Out there is a trickle of rough and tumble backpacker culture that draws foreigners together trading books, insider travel advice and forming impromptu travel groups using English as the lingua franca. Some of them are seasoned foreigners with the leathery skin and stand-offishness to outsmart any slippery merchants or weather hazards along the road.

Stumbling upon one of the few hostels in town, the Xinjiang White Birth International Youth Hostel, after midnight on a dry, muggy May night, I was greeted by my travel partner who had already visited most places of North China alone.

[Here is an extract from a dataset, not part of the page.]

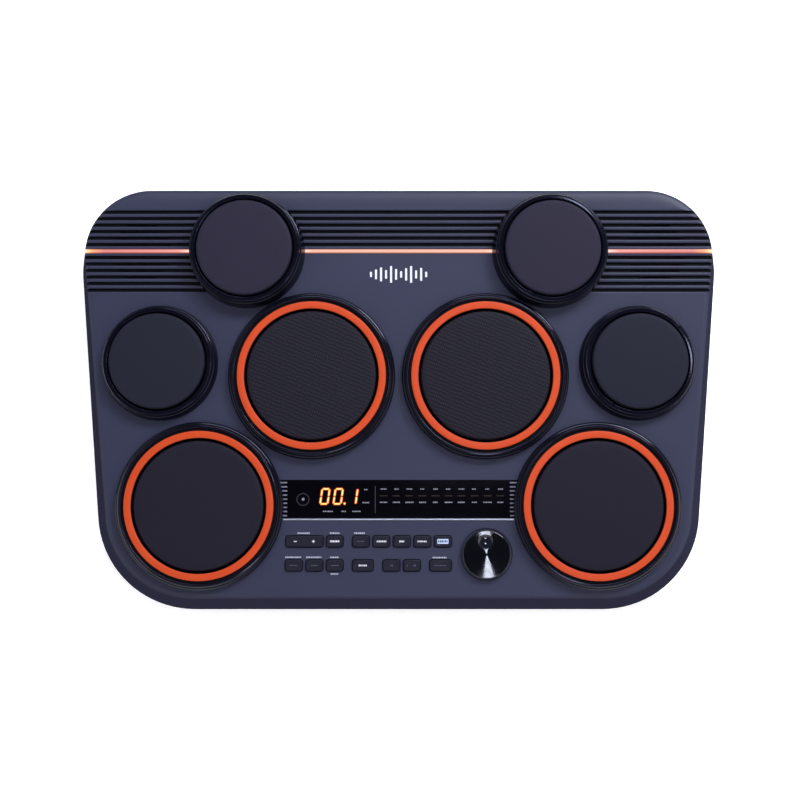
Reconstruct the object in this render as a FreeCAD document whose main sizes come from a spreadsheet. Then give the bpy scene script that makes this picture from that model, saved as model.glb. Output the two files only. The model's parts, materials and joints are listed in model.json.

Travelers here are of a different breed: mostly young fresh graduate adventurers on a shoe-string budget and older seasoned explorers with years of experience living in remote parts of Asia as the only foreigner in town. They have a keen taste for adventure away from luxury hotels and tourist-friendly beaches. Some of them are seasoned business professionals who are tired of their daily office grind, quit their jobs and embark upon a year-long (or more) soul-searching trip without a map. A few cafs and inns catering to a small community of expats are run by those who once occupied corporate positions in major Western cities and who now seek a quiet and serene life.

They are highly independent types, some of whom carry Lonely Planet's China guide for any information about Xinjiang's modern-day Silk Road. These days, it's an unbeaten trail - a far cry from its fabled past as a connection on the northern route of the Silk Road, one that dates back to the glory days of the Tang Dynasty.